Gespräch: Anja Weiffen

Zur Sache

Angebot ergänzt das Studium

Die Erlebnispädagogik hat sich in den vergangenen 20 Jahren zu einer etablierten sozialpädagogischen Methode entwickelt und findet in immer mehr Feldern der Kinder- und Jugendhilfe ihren Platz. Daher hat die Katholische Fachhochschule Mainz für die Erlebnispädagogik ein studienergänzendes Angebot im Bereich der Medienpädagogik und Kommunikationswissenschaft geschaffen. Kooperationspartner ist der Bundesverband katholischer Einrichtungen und Dienste der Erziehungshilfen (BVkE) und das Jugendhilfezentrum Raphaelshaus in Dormagen.
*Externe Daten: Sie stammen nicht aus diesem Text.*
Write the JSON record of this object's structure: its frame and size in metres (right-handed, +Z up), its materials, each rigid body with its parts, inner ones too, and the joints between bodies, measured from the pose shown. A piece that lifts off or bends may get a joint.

Die Fachtrainer beziehungsweise Lehrbeauftragten kommen von diesen Organisationen. (pm)

Kommentar

Schlagworte werden eingelöst

Alles begann in einem Hochseilgarten – mit einem Sprung in neun Meter Tiefe. Obwohl ich wusste, dass ich gut gesichert war, überraschte mich mein eigener Schrei, als ich fiel. Eine Grenzerfahrung, die mich geprägt hat und der weitere folgten. Ich wollte es wissen: Wer bin ich wirklich? Beim Bergsport lernte ich, mich einschätzen zu können, Panik zu überwinden und von anderen Menschen abhängig zu sein. Aber mehr noch: Auf dem Gipfel eines Bergs wird die Zivilisation klein. Die „Krücken“, die sich Gesellschaften basteln, werden sichtbar. Das Leben ohne doppelten Boden zeigt etwas von seinem Gesicht. Schlagworte wie Vertrauen, Freundschaft oder Gelassenheit werden hier eingelöst. Naturerfahrungen lehren Ehrfurcht, nicht zuletzt vor dem, der alles geschaffen hat.